Your beard should now look like a well moisturized mess.  Time for the comb and/or brush.  Let me stress here how nice it is to have a good quality comb or brush for your beard.  I spent most of my adult life using a cheap black plastic comb that I picked up somewhere for free.  I didn't realize how much difference a quality comb would make until I bought a Kent comb.  Most combs are injected molded, which is why they are so cheap.  It's a fast, cheap process that unfortunately leaves irregularities and seams in the final comb.  The teeth in Kent combs are saw cut and polished smooth.  The teeth are also equally spaced.  This means the comb passes through your hair like butter and leaves your hair much neater than a cheaper comb.  Sure a Kent comb will cost you more than a cheap drug-store comb, but it will be worth every penny.  So invest in a good comb, you won't regret it.You want to comb your beard out so that it's neat and tangle free.  Combing also helps to distribute the oils evenly through the hair.  I usually comb the front of my beard first, then comb under the beard (which is where I find most tangles occur), and finally comb the front of the beard again.  If you hit a tangle, don't yank it out, but gently work it free.  Many men, including myself, like to finish off the whole process with a light surface brushing with a boar's hair brush, which also helps to evenly distribute the oils.  (Note for you men with short beards -- even if you don't need to comb your beard, a boar's hair brush will still help to evenly distribute the oils).Your beard should feel soft and have a healthy appearance.  It might look a bit shiny at first when the oils are newly applied, but they should soak in after a little while.  The point is for your beard to be moisturized, not greasy.  If your bead feels oily midway through the day, you are applying too much! 

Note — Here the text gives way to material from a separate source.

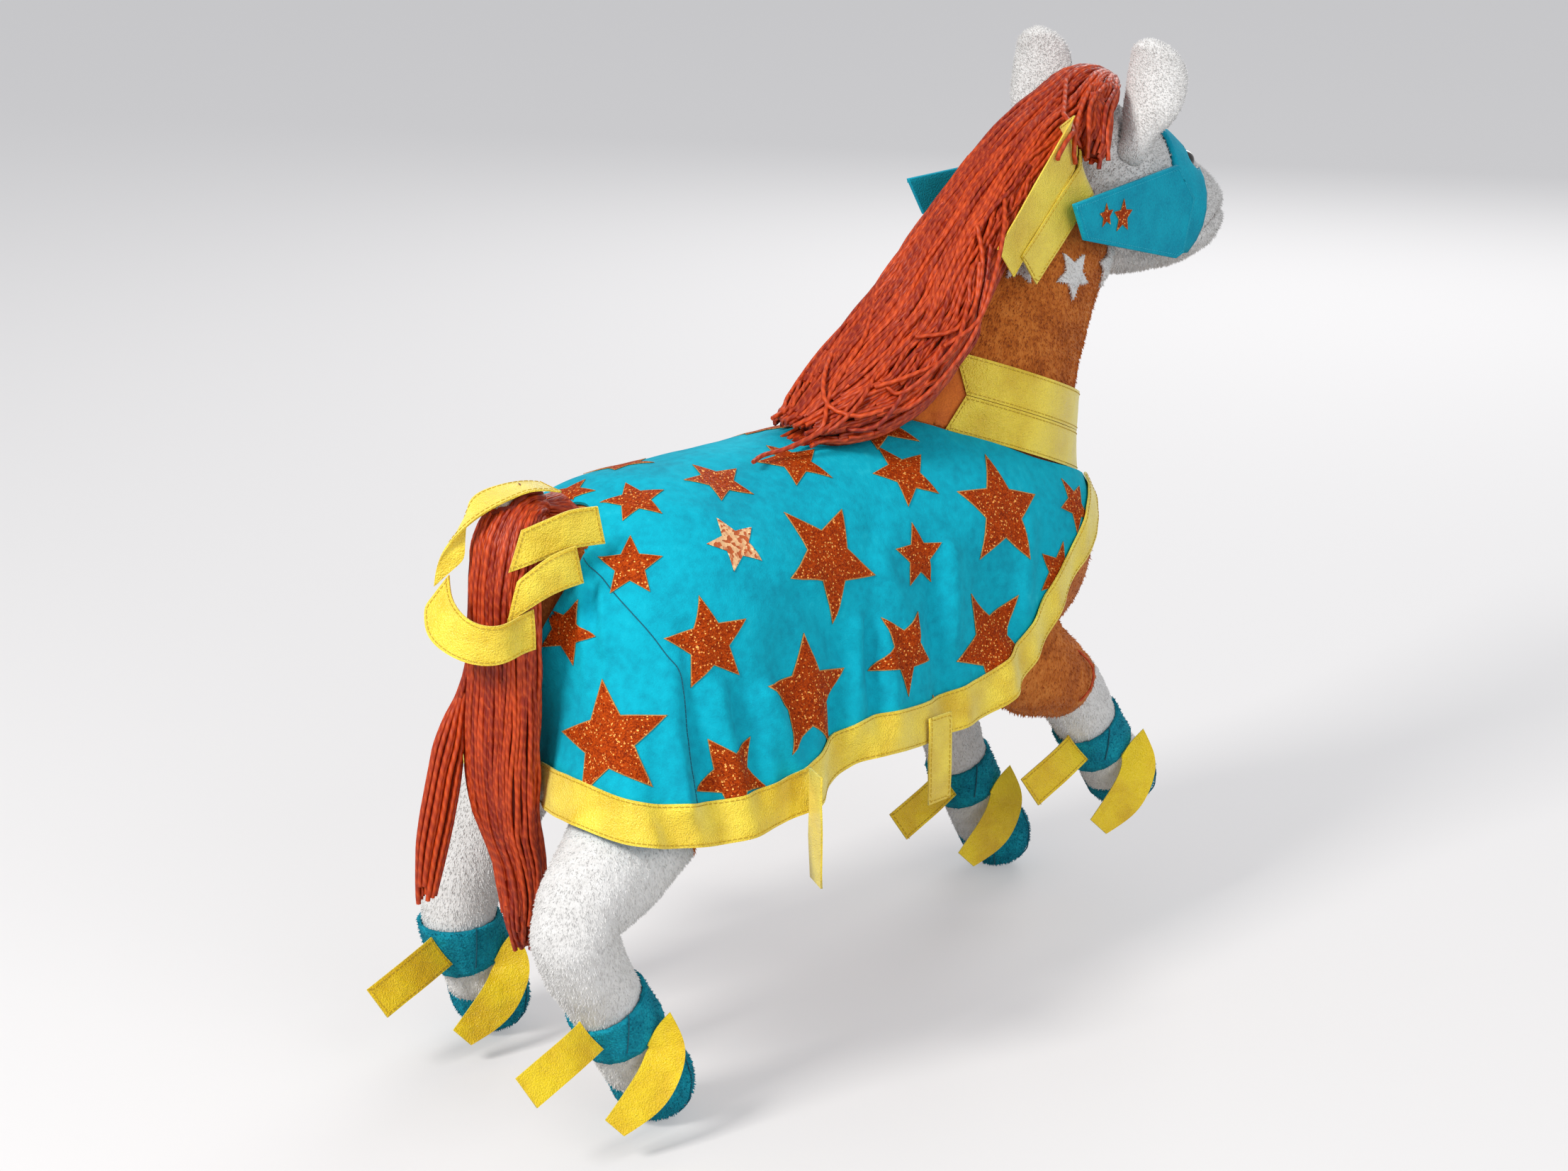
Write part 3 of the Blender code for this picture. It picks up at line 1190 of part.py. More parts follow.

How frequently you apply beard oil, and how much you use, is up to you and your beard.  Some men just need to use it a couple of times a week.  I use it every day, which seems to be the most common application schedule.  If your beard is feeling especially dry, you might want to apply a little more beard oil later in the day, but I would think that would be a rare "as you need it" occurrence. 
Try not to stroke your beard too much.  I know.  It's hard.  Your beard is awesome.  You want to touch it.  Who wouldn't?  But try not to overdo it.  It's bad for your beard and negates all that combing you did to make it look nice and neat.  So hands off, ok?  (Note: I totally do not follow my own advice in this regard.  Beard stroking is one of my major pass-times.  So I also carry a comb with me to undo the damage I might do during the day.)
So that's what I do.  Your daily grooming routine may be (and probably will be) a bit different.  Adjust it to your needs, but take care of your beard!  Your face will thank you!


"We shall wear the beard after the example of Christ and our first saints, since it is something manly, natural, severe, despised and austere."